In the 1980s, leases were sold and then later bought back in the 1990s. In 2007, the exact same area that had been bought back was scheduled for another sale. The current administration answered our plea to stop the sale, which they did until 2017. But by then it was obvious that a permanent solution was needed to end this debate. We needed certainty that our world-class fishing grounds would not be sold to the highest bidder.

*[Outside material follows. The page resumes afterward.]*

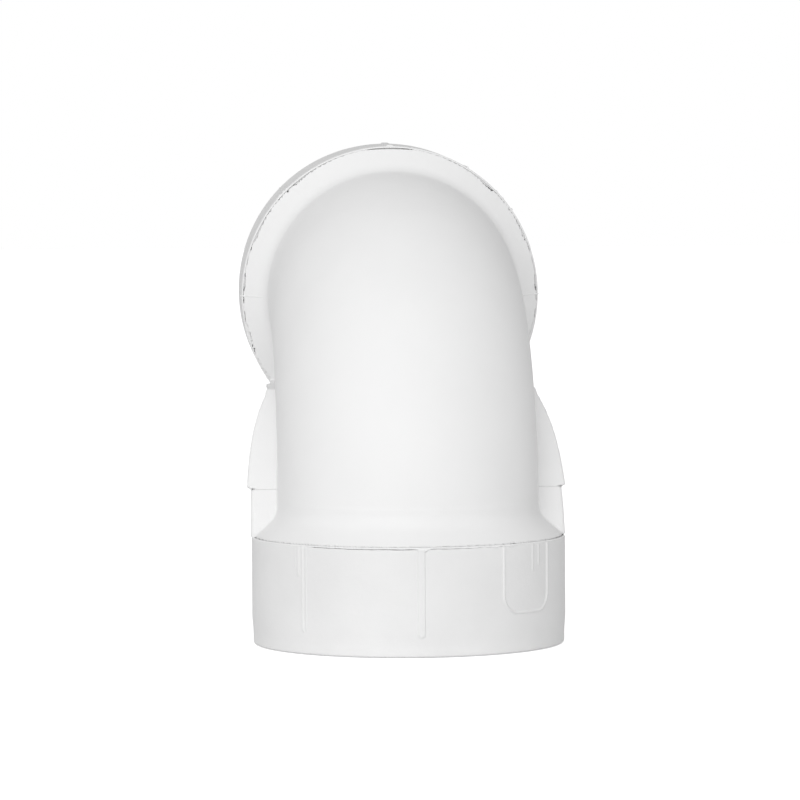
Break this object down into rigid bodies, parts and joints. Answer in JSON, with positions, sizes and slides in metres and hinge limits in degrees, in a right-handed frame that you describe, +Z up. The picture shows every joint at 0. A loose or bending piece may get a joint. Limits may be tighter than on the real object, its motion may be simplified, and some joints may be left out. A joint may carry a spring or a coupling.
{
  "type": "flue elbow",
  "caption": "Concentric flue elbow of 87 degrees: white outer air duct with a socket collar at each end round an inner flue duct held by finned spacers, sealed by lip rings.",
  "frame": {"origin": "centre of the lower mouth, on the plane of its rim", "axes": "+Z up the lower leg, +Y out along the upper leg, which rises 3 degrees from +Y, X across the bend; the outside of the bend faces -Y and +Z"},
  "size_m": [0.11, 0.1695, 0.1724],
  "materials": {
    "casing_white": "smooth white moulding",
    "collar_white": "white moulding with a fine orange-peel skin",
    "flue_plastic": "natural polypropylene, slightly translucent",
    "spacer_plastic": "white moulding",
    "seal_rubber": "matt moulded rubber"
  },
  "bodies": {
    "root": {"bend_shell": "casing_white", "flue_elbow": "flue_plastic", "lower_collar": "collar_white", "lower_air_seal": "seal_rubber", "lower_flue_seal": "seal_rubber", "lower_spacer": "spacer_plastic", "upper_collar": "collar_white", "upper_air_seal": "seal_rubber", "upper_flue_seal": "seal_rubber", "upper_spacer": "spacer_plastic"}
  },
  "joints": []
}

In Alaska we have a science-based fishery management system. The seafood industry supports a practice of setting conservative catch limits, which has enabled the harvest of millions of pounds from the Bering Sea, year after year, over many decades. The duty of maintaining our fisheries and safeguarding the ecosystem that makes them possible is an important and honorable challenge. And the benefits are widely shared among the fishermen, processors, consumers, support services, coastal communities and the nation as a whole.

Our No. 1 goal is to ensure our natural heritage is here for the coming generations. We want to thank the president for withdrawing Bristol Bay from the offshore drilling program. It resolves a concern that has gripped Bristol Bay leaders for decades. Unfortunately, since the president's announcement, some outside organizations surprised us with a super-sized marine sanctuary proposal in the Bering Sea that would affect a slew of issues, including fisheries, shipping and offshore drilling. No one involved with it bothered to talk to people who make their livelihood in the region. We are shaking our heads in amazement knowing that the proposal will go nowhere. But the point is, lobbing unsupported schemes from a distance is like dropping a random bomb and waiting to see what happens. Nothing good comes from this way of doing business. On the other hand, we appreciate opportunities to work with conservation and other groups who value collaboration in the service of sustaining our fisheries and ways of life.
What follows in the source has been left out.